Goal of the exercise
Quote, without change, all of the lines that follow.

Provided data
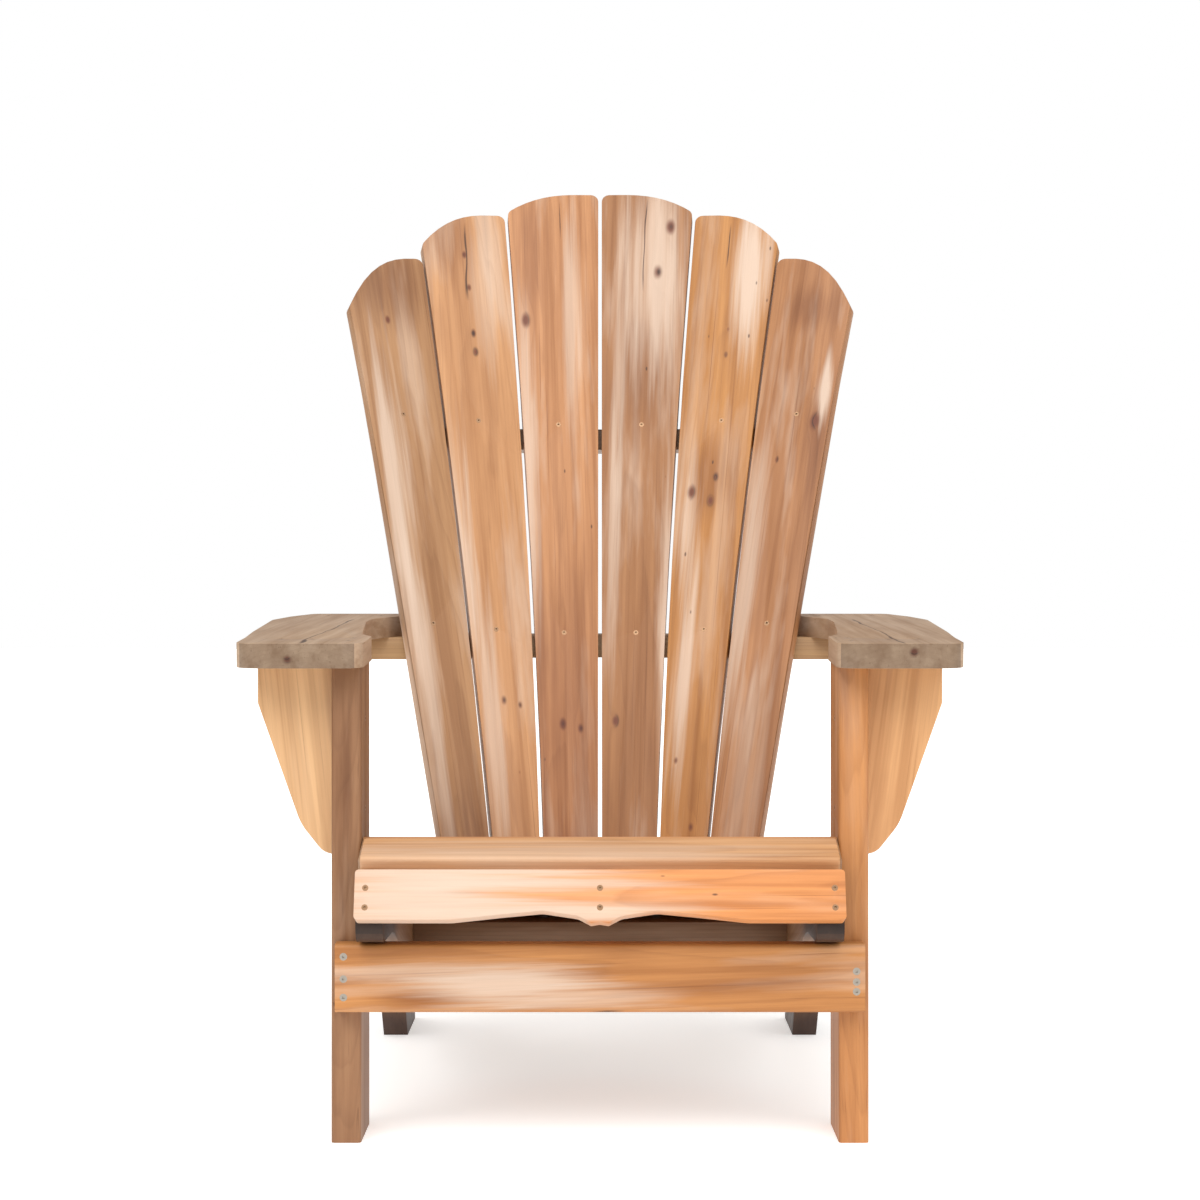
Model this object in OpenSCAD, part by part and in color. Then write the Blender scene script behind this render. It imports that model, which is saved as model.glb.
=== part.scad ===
// Adirondack chair in solid cedar: fan back of six tapered slats on three rails, sloping slatted
// seat on two side rails, splayed arms on bracketed front legs. +Z is up and the sitter faces -Y.
// Lengths are in mm. Left is the sitter's left, at +X.

/* [Frame] */
// Clear width between the front legs
span = 498; // [490:1:506]
// Height of the arm underside at the front face of the front legs
arm_height = 496.8; // [490:0.1:505]
// Rise of the arms towards the rear, in degrees
arm_slope = 2.2; // [1.5:0.1:3]
// Thickness of the four legs
leg_stock = 31; // [28:1:34]
// Width of the front legs, front to rear
leg_depth = 89; // [86:1:92]
// Thickness of the side rails and cross rails
rail_stock = 28; // [26:1:30]

/* [Back] */
// Lean of the back from the vertical, in degrees
back_lean = 21; // [20:0.5:22]
// Thickness of the back slats
slat_stock = 19; // [17:1:20]
// Gap between neighbouring back slats
slat_gap = 4.8; // [4:0.2:6]
// Radius of the hollow of the back at the lower end of the slats
hollow_low = 435; // [420:5:480]
// Radius of the hollow of the back at the top of the slats
hollow_top = 900; // [860:10:980]

/* [Seat] */
// Thickness of the seat slats
seat_stock = 20; // [18:1:20]
// Fall of the seat towards the rear, in degrees
seat_fall = 15.8; // [15:0.2:16.6]
// Width of each seat slat
seat_slat_width = 60; // [57:1:61]
// Gap between seat slats
seat_gap = 5.5; // [5:0.5:7]

/* [Arms] */
// Thickness of the arm boards
arm_stock = 25.5; // [22:0.5:27]
// Thickness of the brackets under the arms
bracket_stock = 25; // [22:1:28]

/* [Fasteners] */
// Radius of a screw head
head_radius = 3.2; // [3:0.1:4]
// Radius of the larger screw heads on the front stretcher
stretcher_head_radius = 3.9; // [3.5:0.1:4.5]
// Radius of a screw shank
shank_radius = 2.1; // [1.8:0.1:2.4]
// Radius of a leg bolt
bolt_radius = 4; // [3:0.5:4.5]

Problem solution
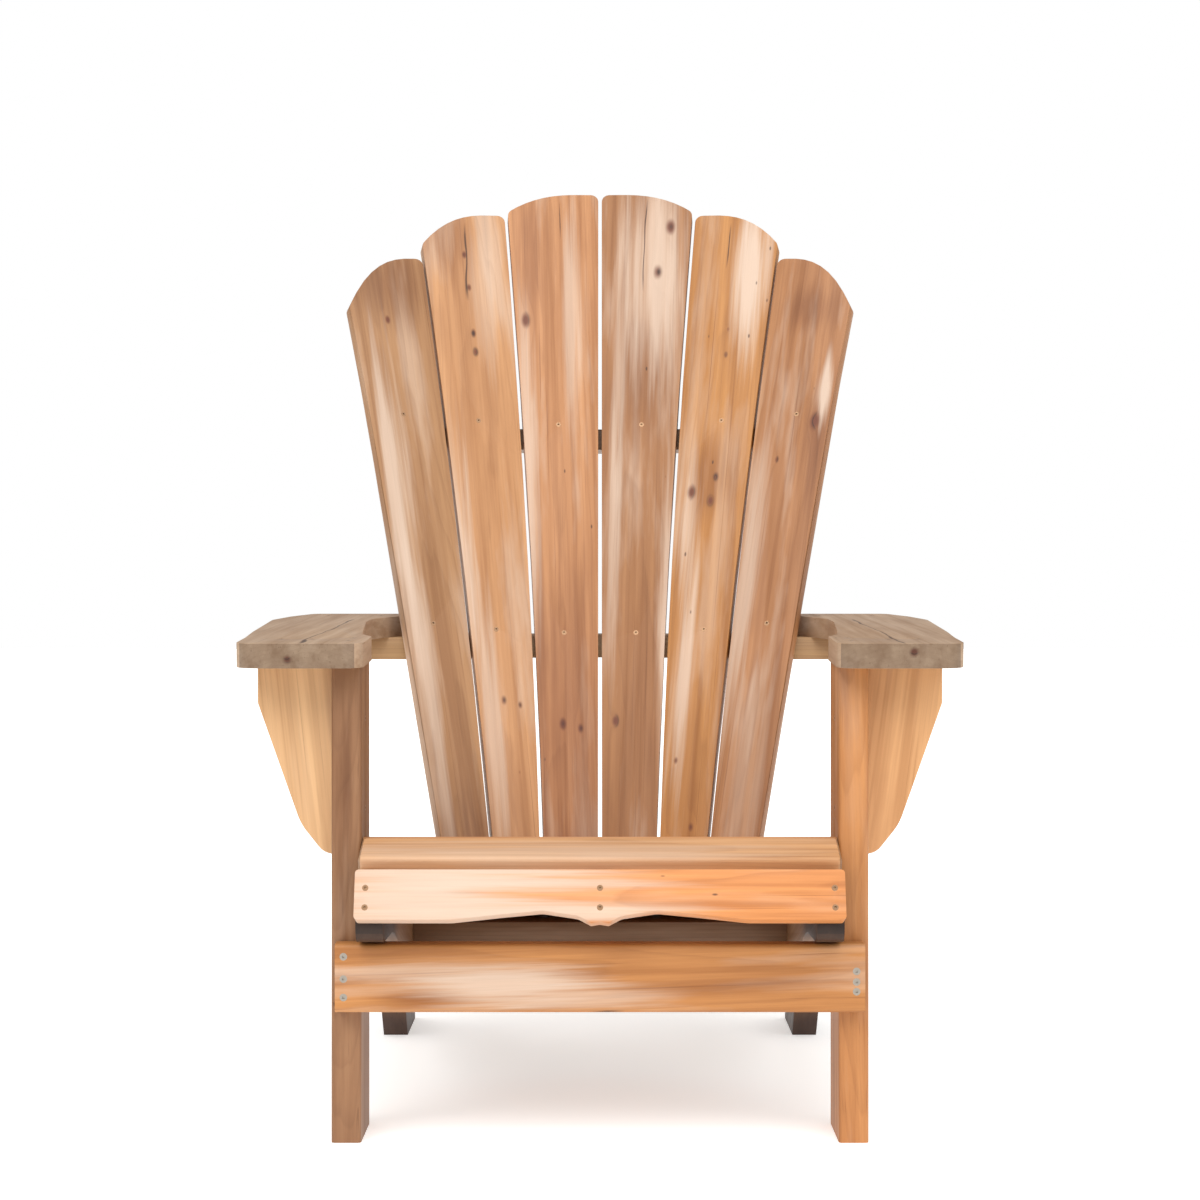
Model this object in OpenSCAD, part by part and in color. Then write the Blender scene script behind this render. It imports that model, which is saved as model.glb.
=== part.scad ===
// Adirondack chair in solid cedar: fan back of six tapered slats on three rails, sloping slatted
// seat on two side rails, splayed arms on bracketed front legs. +Z is up and the sitter faces -Y.
// Lengths are in mm. Left is the sitter's left, at +X.

/* [Frame] */
// Clear width between the front legs
span = 498; // [490:1:506]
// Height of the arm underside at the front face of the front legs
arm_height = 496.8; // [490:0.1:505]
// Rise of the arms towards the rear, in degrees
arm_slope = 2.2; // [1.5:0.1:3]
// Thickness of the four legs
leg_stock = 31; // [28:1:34]
// Width of the front legs, front to rear
leg_depth = 89; // [86:1:92]
// Thickness of the side rails and cross rails
rail_stock = 28; // [26:1:30]

/* [Back] */
// Lean of the back from the vertical, in degrees
back_lean = 21; // [20:0.5:22]
// Thickness of the back slats
slat_stock = 19; // [17:1:20]
// Gap between neighbouring back slats
slat_gap = 4.8; // [4:0.2:6]
// Radius of the hollow of the back at the lower end of the slats
hollow_low = 435; // [420:5:480]
// Radius of the hollow of the back at the top of the slats
hollow_top = 900; // [860:10:980]

/* [Seat] */
// Thickness of the seat slats
seat_stock = 20; // [18:1:20]
// Fall of the seat towards the rear, in degrees
seat_fall = 15.8; // [15:0.2:16.6]
// Width of each seat slat
seat_slat_width = 60; // [57:1:61]
// Gap between seat slats
seat_gap = 5.5; // [5:0.5:7]

/* [Arms] */
// Thickness of the arm boards
arm_stock = 25.5; // [22:0.5:27]
// Thickness of the brackets under the arms
bracket_stock = 25; // [22:1:28]

/* [Fasteners] */
// Radius of a screw head
head_radius = 3.2; // [3:0.1:4]
// Radius of the larger screw heads on the front stretcher
stretcher_head_radius = 3.9; // [3.5:0.1:4.5]
// Radius of a screw shank
shank_radius = 2.1; // [1.8:0.1:2.4]
// Radius of a leg bolt
bolt_radius = 4; // [3:0.5:4.5]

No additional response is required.